With a steady rise in the flu virus, it’s critical for patients to discern between the flu and a common cold to avoid further health complications. “Going to an emergency room for a cold just puts patients at risk for catching influenza,” Cotton says.

The best ways to prevent the flu are:

  1. Get a vaccination
  2. Wash hands often
  3. Avoid contact with others
  4. Cover your mouth before you cough
  5. If possible, stay out of the emergency room, which is open to additional germs and illnesses.

Patients are encouraged to contact their primary physician first to address cold and flu-like symptoms. If a primary physician is unable to help, then patients can consider going to an emergency room, says Cotton.

Cotton recommends a child should only visit the emergency room for the following reasons:

  • Bluish skin color
  • Dehydrated
  • Trouble breathing or chest pain
  • Not waking up or not interacting
  • Fever with a rash
  • Not eating
  • Flu-like symptoms improve but return with a fever or worse cough

Adults should only go to the emergency room for the following reasons:

  • Shortness of breath or difficulty breathing
  • Severe or persistent vomiting
  • Chest pain
  • Confusion
  • Flu-like symptoms improve but return with a fever or worse cough

Individuals with a cold will often experience signs of a runny or stuffy nose, according to the CDC. A cold can be treated by over-the-counter medications and if necessary, treated by a family physician. Flu symptoms can be more life-threatening if not treated properly and quickly, Cotton says. Flu symptoms include muscle or body aches, fever or chills, sore throat, runny or stuffy nose, headaches and fatigue.
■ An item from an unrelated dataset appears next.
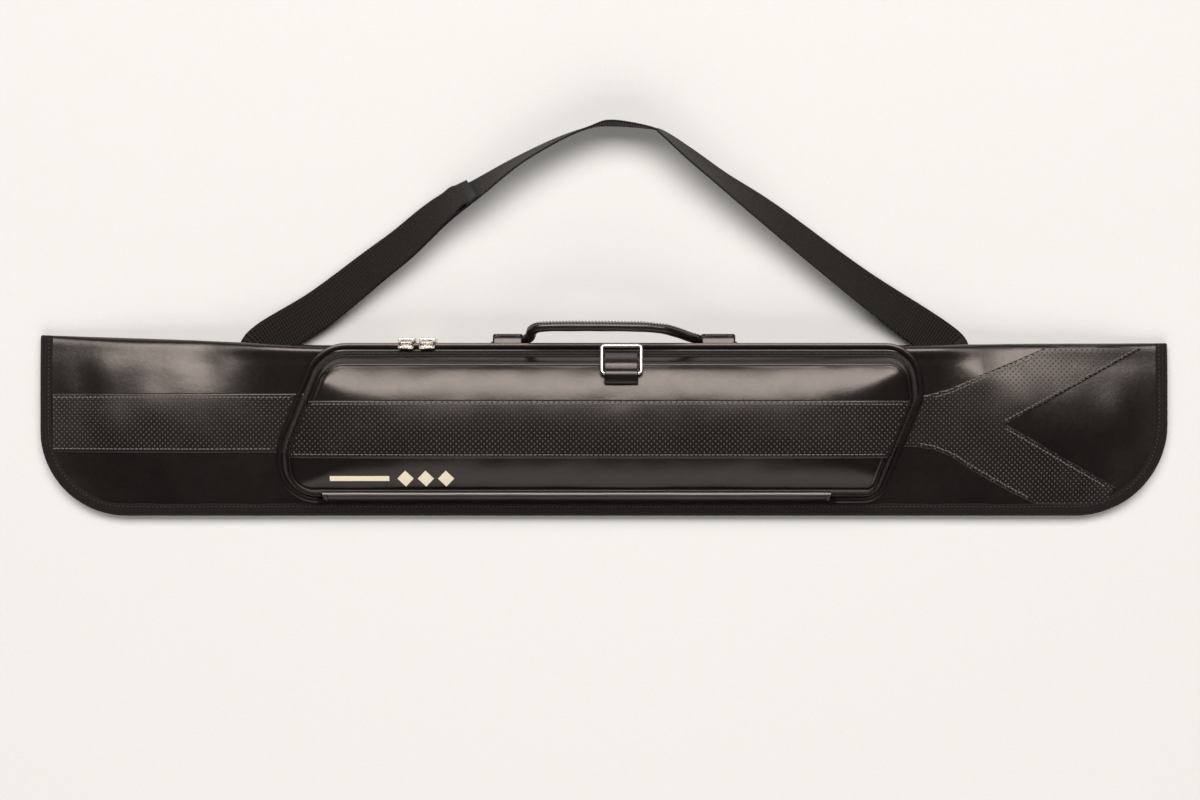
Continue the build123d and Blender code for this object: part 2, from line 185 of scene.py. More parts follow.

Children over six months and adults are encouraged to get a flu vaccination every year.

“More often than not, individuals pass the flu to others before they experience the symptoms themselves,” Cotton says.

The following individuals are at higher risk of developing the flu:

  • Adults over the age of 65
  • Children under the age of five
  • Women who are pregnant
  • Individuals with asthma
  • Individuals with chronic lung disease, heart disease or blood disorders

“The flu is a serious illness and it should be treated that way,” Cotton says. In the past, the flu has resulted in 12,000 to 56,000 deaths per year according to the Centers for Disease Control estimates.

Prevention is key to help reduce the spread of the flu, and it starts with a vaccination.

“There are really no good reasons not to get the vaccine unless you had a prior allergic reaction or have had a rare complication called Guillain-Barre,” Cotton says.

The more individuals who are vaccinated, the less chance that influenza will make you ill, the greater chance of reducing time out of work or school and spreading the virus among family members and co-workers.